The generalizability of the current results to other, especially, southern European populations is supported by important historic and sociocultural similarities. Comparable characteristics include similar social structure featuring a prominent role of extended family and severely limited access to adequate quality, systematic basic education during WWII and the following years (due to severe poverty, internal conflicts and devastated state infrastructure and services). Additional similarities in current conditions of rural areas in, especially Mediterranean, European countries include higher percentage of older residents; lower per capita income and higher poverty rate, who face greater obstacles in accessing health services and high quality, specialized care [29,30].
Conclusion
The TYM and GPCog instruments demonstrate desirable properties for cognitive impairment risk detection in primary care settings, although the former test requires substantial adjustment of cut-off scores according to education level.
Acknowledgements
This work has been supported by a grant from the European Union (European Social Fund—ESF) and Greek national funds through the Operational Program ‘Education and Lifelong Learning’ of the National Strategic Reference Framework (NSRF)—Research Funding Program: THALES entitled ‘UOC-Multidisciplinary network for the study of Alzheimer’s Disease’ (Grant Code: MIS 377299).
The authors should like to thank Professors H. Brodaty and J. Brown for their valuable input during the translation and cultural adaptation procedure of the examining tools and their scientific support.
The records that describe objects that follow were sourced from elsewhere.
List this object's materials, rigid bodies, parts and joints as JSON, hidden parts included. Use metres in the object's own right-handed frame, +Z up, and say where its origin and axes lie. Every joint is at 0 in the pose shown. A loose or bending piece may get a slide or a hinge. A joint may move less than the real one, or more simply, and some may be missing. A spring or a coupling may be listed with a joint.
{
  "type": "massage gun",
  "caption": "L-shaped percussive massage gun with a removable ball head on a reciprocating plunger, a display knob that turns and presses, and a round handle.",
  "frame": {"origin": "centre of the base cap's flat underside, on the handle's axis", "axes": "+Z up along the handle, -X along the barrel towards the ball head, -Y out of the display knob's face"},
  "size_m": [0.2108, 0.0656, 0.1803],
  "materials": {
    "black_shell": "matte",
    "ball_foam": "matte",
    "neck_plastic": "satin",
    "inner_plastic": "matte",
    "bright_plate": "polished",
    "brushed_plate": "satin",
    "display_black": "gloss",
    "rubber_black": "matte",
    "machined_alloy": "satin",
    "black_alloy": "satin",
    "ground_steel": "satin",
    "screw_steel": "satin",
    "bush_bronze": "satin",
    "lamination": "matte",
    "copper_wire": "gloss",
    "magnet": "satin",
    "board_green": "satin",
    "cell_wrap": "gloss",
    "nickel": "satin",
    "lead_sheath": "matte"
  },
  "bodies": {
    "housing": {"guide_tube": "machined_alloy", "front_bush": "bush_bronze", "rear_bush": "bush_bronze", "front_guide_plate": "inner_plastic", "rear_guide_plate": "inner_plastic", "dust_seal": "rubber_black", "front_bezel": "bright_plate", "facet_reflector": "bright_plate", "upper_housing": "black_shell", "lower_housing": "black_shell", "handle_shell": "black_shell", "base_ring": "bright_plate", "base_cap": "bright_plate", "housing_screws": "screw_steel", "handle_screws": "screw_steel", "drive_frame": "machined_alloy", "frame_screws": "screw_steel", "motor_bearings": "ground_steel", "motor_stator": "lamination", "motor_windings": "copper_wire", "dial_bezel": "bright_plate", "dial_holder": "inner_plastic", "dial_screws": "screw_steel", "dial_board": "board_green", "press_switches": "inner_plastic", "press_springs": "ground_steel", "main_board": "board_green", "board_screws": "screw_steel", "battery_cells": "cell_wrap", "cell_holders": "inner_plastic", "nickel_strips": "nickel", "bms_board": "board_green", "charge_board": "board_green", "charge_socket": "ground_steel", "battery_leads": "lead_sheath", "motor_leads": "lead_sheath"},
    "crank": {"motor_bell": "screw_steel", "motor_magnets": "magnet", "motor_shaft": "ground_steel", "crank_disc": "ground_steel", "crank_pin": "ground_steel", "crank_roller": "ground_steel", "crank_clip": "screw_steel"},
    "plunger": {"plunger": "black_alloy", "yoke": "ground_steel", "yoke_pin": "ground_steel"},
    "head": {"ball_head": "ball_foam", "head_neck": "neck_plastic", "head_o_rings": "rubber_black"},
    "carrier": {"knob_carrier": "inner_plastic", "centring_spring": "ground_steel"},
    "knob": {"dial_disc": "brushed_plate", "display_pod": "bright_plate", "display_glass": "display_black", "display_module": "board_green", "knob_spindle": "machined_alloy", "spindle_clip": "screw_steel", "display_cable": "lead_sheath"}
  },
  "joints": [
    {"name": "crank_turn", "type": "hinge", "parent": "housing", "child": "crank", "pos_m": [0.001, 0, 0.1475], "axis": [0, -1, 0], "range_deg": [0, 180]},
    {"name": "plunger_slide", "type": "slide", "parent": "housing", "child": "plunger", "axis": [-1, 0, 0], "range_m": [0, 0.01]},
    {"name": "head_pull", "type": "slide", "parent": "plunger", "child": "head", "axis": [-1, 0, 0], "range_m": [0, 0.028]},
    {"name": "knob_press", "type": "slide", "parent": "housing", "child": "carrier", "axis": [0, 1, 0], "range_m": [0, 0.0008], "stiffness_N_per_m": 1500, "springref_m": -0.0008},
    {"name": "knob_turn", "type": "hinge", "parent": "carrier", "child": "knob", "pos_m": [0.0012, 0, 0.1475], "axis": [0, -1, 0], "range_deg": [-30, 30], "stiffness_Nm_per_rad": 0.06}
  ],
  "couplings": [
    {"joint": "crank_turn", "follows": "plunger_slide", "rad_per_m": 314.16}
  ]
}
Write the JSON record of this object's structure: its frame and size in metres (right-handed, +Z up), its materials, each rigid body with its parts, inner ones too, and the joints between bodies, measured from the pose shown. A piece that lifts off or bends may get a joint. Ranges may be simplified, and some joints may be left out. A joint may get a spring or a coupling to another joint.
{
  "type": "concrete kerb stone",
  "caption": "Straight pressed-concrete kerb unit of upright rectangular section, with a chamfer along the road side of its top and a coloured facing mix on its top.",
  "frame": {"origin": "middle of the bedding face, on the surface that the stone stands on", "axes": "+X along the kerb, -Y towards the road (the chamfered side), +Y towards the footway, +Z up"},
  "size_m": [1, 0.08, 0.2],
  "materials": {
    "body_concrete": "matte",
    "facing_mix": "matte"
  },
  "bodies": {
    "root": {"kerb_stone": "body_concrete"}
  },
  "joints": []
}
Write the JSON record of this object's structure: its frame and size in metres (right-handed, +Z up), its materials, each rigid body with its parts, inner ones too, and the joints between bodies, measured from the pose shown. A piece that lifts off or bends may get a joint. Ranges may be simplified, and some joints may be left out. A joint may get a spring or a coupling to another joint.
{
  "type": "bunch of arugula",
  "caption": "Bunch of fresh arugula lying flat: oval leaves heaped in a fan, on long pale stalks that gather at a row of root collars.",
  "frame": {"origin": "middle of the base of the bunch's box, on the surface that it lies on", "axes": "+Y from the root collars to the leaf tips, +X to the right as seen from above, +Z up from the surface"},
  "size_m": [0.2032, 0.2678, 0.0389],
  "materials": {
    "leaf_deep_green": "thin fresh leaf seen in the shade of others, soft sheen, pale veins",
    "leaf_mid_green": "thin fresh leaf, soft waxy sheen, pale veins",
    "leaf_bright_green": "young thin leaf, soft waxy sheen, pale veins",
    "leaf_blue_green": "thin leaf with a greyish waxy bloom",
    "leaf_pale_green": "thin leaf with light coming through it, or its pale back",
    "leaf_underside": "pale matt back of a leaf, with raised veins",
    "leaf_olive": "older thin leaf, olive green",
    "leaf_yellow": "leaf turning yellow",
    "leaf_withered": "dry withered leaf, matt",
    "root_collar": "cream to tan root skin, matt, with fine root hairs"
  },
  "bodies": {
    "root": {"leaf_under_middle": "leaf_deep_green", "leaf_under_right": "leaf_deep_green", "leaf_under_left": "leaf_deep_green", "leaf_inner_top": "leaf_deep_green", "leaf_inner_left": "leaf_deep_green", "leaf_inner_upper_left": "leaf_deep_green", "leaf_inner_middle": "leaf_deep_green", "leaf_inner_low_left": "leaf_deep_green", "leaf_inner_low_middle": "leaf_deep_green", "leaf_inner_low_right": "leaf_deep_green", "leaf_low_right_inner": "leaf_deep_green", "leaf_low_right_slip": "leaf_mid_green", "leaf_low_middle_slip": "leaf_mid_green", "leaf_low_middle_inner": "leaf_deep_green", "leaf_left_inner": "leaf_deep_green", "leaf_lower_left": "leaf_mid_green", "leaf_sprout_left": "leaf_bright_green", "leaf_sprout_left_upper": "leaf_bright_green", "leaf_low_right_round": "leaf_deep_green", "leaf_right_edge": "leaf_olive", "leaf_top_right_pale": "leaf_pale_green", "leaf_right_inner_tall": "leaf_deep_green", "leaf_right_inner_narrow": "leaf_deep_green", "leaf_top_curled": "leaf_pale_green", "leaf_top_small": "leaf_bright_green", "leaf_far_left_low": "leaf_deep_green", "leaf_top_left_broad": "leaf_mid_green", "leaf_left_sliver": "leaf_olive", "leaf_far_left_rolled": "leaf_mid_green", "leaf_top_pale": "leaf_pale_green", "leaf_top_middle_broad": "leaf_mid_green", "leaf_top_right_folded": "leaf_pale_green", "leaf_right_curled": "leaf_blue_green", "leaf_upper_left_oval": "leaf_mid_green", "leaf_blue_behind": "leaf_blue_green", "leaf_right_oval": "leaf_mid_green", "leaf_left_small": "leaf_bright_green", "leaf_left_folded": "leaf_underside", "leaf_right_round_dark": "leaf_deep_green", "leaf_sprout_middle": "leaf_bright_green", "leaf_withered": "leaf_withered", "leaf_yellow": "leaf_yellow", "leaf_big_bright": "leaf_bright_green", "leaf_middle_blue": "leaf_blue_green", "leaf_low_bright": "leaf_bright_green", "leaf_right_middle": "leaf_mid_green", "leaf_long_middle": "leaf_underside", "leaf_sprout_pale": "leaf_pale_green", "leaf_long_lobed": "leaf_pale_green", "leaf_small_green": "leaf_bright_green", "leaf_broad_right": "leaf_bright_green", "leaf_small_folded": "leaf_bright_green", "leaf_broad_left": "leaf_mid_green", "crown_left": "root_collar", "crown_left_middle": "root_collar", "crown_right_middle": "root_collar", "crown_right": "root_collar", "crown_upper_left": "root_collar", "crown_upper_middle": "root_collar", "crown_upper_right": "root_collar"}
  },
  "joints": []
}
The authors should also like to acknowledge the significant contribution of the THALIS Primary Health Care Research Team/Network for their contribution to the acquisition of normative and clinical data.
Part of the research described in this article was carried out in partial fulfilment of the dissertation requirements of one of the authors (E.I.).
Funding Statement
The contribution of two authors (I.Z. and P.G.S.) to this project has been partially supported by European Union (European Social Fund, ESF) and Greek National Funds through the Operational Program ‘Education and Lifelong Learning’ of the National Strategic Reference Framework (NSRF)—Research Funding Program: THALES, Title of Grant: UOC—Multidisciplinary Network for the Study of Alzheimer Disease [Grant Code: MIS 377299].
Disclosure statement
The authors report no conflicts of interest. The authors alone are responsible for the content and writing of this article.